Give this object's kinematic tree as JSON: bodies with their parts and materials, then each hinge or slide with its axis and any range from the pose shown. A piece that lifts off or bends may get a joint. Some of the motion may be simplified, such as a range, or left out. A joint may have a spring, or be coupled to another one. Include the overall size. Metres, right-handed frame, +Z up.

※

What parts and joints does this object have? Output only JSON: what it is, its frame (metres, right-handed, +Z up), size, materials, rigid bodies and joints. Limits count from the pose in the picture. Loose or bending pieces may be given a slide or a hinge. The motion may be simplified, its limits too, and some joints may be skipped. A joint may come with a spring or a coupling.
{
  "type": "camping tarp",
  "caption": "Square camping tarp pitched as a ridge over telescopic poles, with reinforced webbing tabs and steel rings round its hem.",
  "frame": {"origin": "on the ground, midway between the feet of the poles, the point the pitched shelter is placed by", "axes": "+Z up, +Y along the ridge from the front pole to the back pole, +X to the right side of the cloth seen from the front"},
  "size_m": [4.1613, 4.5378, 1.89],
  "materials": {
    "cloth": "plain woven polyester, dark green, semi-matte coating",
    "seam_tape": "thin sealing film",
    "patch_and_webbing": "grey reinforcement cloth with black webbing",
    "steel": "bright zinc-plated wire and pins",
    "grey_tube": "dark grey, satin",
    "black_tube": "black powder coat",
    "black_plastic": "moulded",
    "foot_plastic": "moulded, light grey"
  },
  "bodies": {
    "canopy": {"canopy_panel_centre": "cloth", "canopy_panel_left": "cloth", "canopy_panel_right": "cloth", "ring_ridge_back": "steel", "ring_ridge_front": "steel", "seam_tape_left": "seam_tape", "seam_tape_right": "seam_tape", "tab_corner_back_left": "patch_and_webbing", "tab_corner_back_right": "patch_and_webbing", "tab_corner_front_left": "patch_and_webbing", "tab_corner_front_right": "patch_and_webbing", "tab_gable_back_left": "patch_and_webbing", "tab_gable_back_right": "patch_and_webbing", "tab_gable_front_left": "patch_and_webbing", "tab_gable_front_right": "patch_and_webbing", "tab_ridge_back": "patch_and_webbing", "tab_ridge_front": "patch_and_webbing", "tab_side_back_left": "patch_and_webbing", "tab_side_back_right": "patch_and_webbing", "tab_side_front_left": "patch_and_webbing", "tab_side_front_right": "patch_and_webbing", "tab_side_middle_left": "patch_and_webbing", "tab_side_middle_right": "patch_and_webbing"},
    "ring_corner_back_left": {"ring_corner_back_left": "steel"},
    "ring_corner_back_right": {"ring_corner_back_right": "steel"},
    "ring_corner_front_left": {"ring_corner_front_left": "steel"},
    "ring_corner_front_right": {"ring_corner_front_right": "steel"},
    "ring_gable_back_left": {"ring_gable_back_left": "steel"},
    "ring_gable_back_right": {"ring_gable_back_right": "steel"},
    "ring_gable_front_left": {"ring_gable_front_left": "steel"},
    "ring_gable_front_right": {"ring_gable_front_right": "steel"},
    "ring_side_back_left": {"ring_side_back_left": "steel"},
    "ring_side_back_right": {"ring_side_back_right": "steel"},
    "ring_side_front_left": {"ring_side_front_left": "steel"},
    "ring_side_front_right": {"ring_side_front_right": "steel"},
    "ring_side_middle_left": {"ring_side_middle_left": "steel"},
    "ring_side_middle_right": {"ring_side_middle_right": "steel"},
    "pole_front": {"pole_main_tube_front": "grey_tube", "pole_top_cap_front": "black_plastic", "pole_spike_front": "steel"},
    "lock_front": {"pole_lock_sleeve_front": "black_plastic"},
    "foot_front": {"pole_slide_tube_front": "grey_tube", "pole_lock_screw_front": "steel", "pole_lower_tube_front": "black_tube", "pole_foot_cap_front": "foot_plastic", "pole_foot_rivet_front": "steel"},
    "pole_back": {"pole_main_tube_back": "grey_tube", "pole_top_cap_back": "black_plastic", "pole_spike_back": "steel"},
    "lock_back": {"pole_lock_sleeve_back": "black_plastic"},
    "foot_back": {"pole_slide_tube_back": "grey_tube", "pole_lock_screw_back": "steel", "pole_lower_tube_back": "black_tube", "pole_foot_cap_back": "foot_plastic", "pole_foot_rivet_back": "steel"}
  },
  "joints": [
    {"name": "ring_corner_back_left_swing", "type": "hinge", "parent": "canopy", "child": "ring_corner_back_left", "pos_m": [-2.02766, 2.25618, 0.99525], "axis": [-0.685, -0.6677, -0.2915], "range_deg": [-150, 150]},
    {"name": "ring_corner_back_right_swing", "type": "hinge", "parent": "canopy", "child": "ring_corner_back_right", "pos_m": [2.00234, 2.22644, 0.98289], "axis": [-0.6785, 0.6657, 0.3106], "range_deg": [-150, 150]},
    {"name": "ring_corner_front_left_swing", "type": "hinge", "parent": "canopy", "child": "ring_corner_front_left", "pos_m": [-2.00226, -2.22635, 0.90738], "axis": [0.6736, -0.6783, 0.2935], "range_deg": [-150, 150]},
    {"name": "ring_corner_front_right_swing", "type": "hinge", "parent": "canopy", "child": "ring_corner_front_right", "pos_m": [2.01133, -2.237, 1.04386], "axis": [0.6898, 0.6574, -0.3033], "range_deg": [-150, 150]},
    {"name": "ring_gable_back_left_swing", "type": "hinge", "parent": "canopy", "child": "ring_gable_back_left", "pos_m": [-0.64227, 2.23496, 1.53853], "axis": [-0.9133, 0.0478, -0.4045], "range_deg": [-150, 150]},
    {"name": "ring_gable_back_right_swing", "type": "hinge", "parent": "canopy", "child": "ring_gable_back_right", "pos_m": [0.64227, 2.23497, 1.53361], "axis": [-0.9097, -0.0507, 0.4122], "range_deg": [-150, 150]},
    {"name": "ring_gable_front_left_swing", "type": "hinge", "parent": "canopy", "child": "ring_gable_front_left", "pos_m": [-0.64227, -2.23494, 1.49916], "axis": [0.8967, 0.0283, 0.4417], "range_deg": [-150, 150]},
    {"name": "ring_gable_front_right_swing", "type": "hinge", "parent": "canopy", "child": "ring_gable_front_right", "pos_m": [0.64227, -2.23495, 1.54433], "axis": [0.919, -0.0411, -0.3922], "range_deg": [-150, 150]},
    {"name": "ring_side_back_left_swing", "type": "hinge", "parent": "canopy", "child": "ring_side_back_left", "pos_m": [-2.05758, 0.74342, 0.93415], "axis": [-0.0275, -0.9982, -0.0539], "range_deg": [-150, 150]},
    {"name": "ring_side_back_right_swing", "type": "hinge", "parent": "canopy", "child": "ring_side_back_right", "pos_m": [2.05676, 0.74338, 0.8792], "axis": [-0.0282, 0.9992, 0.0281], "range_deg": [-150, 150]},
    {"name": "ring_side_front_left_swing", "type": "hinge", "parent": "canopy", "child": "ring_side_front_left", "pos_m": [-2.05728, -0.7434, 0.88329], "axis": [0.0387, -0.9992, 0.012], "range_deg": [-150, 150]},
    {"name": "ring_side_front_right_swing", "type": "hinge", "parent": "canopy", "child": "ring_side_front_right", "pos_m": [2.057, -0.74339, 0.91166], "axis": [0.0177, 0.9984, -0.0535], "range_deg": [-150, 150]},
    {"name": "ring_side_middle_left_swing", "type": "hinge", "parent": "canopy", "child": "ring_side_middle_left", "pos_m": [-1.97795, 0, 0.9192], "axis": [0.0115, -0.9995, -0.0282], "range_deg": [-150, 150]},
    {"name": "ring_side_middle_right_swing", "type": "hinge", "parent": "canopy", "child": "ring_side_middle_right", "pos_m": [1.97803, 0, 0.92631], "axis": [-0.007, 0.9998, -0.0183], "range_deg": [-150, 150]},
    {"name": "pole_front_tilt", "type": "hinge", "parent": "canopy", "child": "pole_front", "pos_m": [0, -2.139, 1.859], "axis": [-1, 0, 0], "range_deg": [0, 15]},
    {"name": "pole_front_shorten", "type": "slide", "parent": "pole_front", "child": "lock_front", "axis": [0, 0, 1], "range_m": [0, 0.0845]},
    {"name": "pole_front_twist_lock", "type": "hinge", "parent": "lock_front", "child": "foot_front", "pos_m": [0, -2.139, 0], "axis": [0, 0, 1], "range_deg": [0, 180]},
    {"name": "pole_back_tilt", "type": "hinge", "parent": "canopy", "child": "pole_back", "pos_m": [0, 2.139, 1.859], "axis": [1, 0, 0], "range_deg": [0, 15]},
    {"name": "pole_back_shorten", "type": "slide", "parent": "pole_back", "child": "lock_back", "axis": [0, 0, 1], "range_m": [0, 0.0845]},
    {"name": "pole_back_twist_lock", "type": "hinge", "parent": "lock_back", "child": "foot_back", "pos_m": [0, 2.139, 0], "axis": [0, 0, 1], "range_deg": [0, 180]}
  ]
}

※

» **TASK TO CARRY OUT**: Look through the entries and return every line where "joints" appears.

» **RESULT**:
What parts and joints does this object have? Output only JSON: what it is, its frame (metres, right-handed, +Z up), size, materials, rigid bodies and joints. Limits count from the pose in the picture. Loose or bending pieces may be given a slide or a hinge. The motion may be simplified, its limits too, and some joints may be skipped. A joint may come with a spring or a coupling.
  "joints": [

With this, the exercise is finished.